Distribution schedules act in an asynchronous mode when you are coordinating the communication and data delivery between Commerce and the stores. The scheduler is linked with scheduler jobs and channel database groups. With scheduler jobs, you can set up the direction of the data flow, for either downloading or uploading the data. Creating a batch job as a scheduled job means to set up a job that will be run at a specific time and that allows for scheduled batch processing of data. The advantage of using a batch job as a scheduler job is the fact that you have a run history that logs information about when the batch job has been run and whether it finished successfully or with an error. If it ends in an error, a batch job log is available.

Scheduler jobs are made up of sub jobs that specify the tables and table fields that contain the data to distribute. Headquarters includes predefined scheduler jobs and sub jobs that meet the replication requirements of most organizations.

The types of predefined jobs are:

  • Download jobs – Send data that has changed from Headquarters to channel databases. Modifications to records are tracked through SQL Server change tracking.
  • Upload jobs (P-jobs) – Pull sales transactions from a channel into the Commerce database. P-jobs upload data incrementally, which means that they do not update data that was previously uploaded. To ensure that the data hasn’t already been uploaded, the Async Client library checks the replication counter for records that have already been received from a location. A record is uploaded only if its replication counter is more than the largest value that is found.

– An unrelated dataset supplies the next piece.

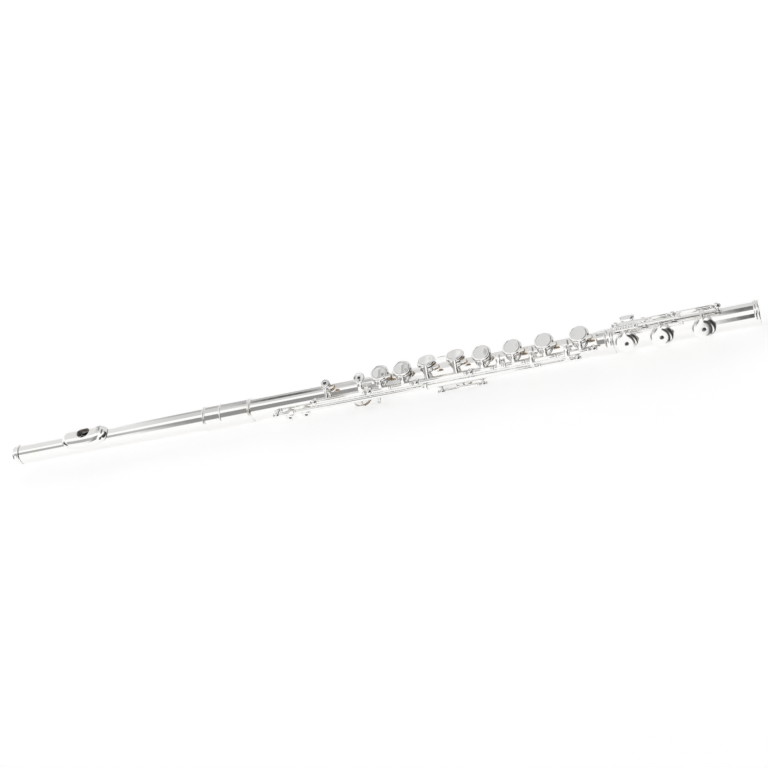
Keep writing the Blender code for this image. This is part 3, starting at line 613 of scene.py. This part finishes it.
def make_sleeves():
    """The barrel, the foot's socket and the foot's end ring, each turned from its high end to its low end."""
    low, high = BARREL
    out = SLEEVE_OUT_R
    waist_low, waist_high = 140.4, 143.6
    profile = [(SLEEVE_IN_R + 0.1, high), (out, high - 0.02)]
    profile += bead(high - 1.5, high - 0.1, 11.5, out) + bead(high - 2.9, high - 1.6, 11.2, out)
    profile += [(out, high - 3.4), (out, waist_high)] + bead(waist_low + 0.7, waist_high - 0.7, 11.25, out)
    profile += [(out, waist_low), (out, low + 3.6)]
    profile += bead(low + 1.7, low + 2.9, 11.2, out) + bead(low + 0.1, low + 1.6, 11.5, out)
    profile += [(out - 0.1, low), (SLEEVE_IN_R - 0.1, low), (SLEEVE_IN_R - 0.25, high)]
    make_sleeve("barrel", "body", profile)
    low, high = SOCKET
    profile = [(SLEEVE_IN_R - 0.1, high), (11.0, high)] + bead(high - 2.0, high - 0.1, 11.6, 11.0)
    profile += [(11.05, high - 2.6), (11.05, high - 5.2)] + bead(high - 7.0, high - 5.6, 11.5, 10.8)
    profile += [(10.7, high - 7.5), (10.65, low + 0.6), (10.5, low + 0.1), (SLEEVE_IN_R - 0.1, low)]
    make_sleeve("foot_socket", "foot_joint", profile)
    low, high = END_RING
    profile = [(BORE_R + 0.1, high), (10.8, high)] + bead(high - 1.5, high, 11.0, 10.75)
    profile += [(10.65, high - 1.9)] + bead(low + 0.1, high - 2.0, 10.95, 10.6) + [(10.3, low), (9.9, low)]
    make_sleeve("foot_end_ring", "foot_joint", profile)


# ---- posts, ribs and steels -----------------------------------------------------------
def post(s, rod_place):
    """A post turned in one piece: foot flange, waist and ball."""
    angle, radius = rod_place
    base = RIB_R[1] - 0.25
    arc = [(BALL_R * math.sin(math.radians(a)), radius + BALL_R * math.cos(math.radians(a)))
           for a in range(0, 141, 10)]
    neck = arc[-1]
    waist = rounded([neck, (1.15, neck[1] - 0.5, 0.5), (1.25, base + 0.9, 0.3), (2.3, base + 0.55, 0.25),
                     (2.4, base, 0), (0, base)], 0.3, 4)
    return lathe(arc[:-1] + waist, radial_frame(s, angle), 32)


def eyelet(s, rod_place):
    """A guide that a long hinge tube passes through."""
    angle, radius = rod_place
    base = RIB_R[1] - 0.25
    eye = pipe(HINGE_R + 0.35, 3.2, s - 1.9, s + 1.9, axial_frame(*rod_place), 32, 0.6)
    top = radius - BALL_R
    profile = [(0, top, 0), (1.5, top), (1.2, base + 0.7), (2.3, base + 0.4), (2.4, base), (0, base, 0)]
    stem = lathe(rounded(profile, 0.25, 3), radial_frame(s, angle), 24)
    return joined([eye, stem])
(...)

The distribution scheduler records use SQL change tracking in the operating system to determine what data should be inserted, updated, or deleted in the channel database groups, which is called a delta (or changes only). The first time that the job is run, or when the SQL change tracking settings dictate that a full push is required (typically around three days), a full push of all data can be sent to the store. Existing data in those tables will be truncated (fully deleted) and the new data will be inserted. SQL change tracking is aligned to the distribution scheduler records, to the tables, not just the scheduler jobs. This Full data sync process can also be manually run through the Channel database page, which does not use a change tracking engine.

Screenshot of the Channel database page, showing the Full data sync selection

The Channel database group allows you to group more similar channel databases into one data group. The advantage of creating a channel database group is that you can specify which channel databases should be included.

For instance, if you have two channels, both of which are connected with their own Commerce Scale Unit on-premises and need to have the same data, you can connect the scale units into one channel database group. After this action, both scale units will have the same data in their databases.

Each channel database group is defined as having a Commerce channel schema that aligns to a version of a database, such as AX2012R3 or AX7. This feature allows for use cases for different versions of the Store Commerce in the field and for constructing schemas and mappings for non-Dynamics Store Commerce databases.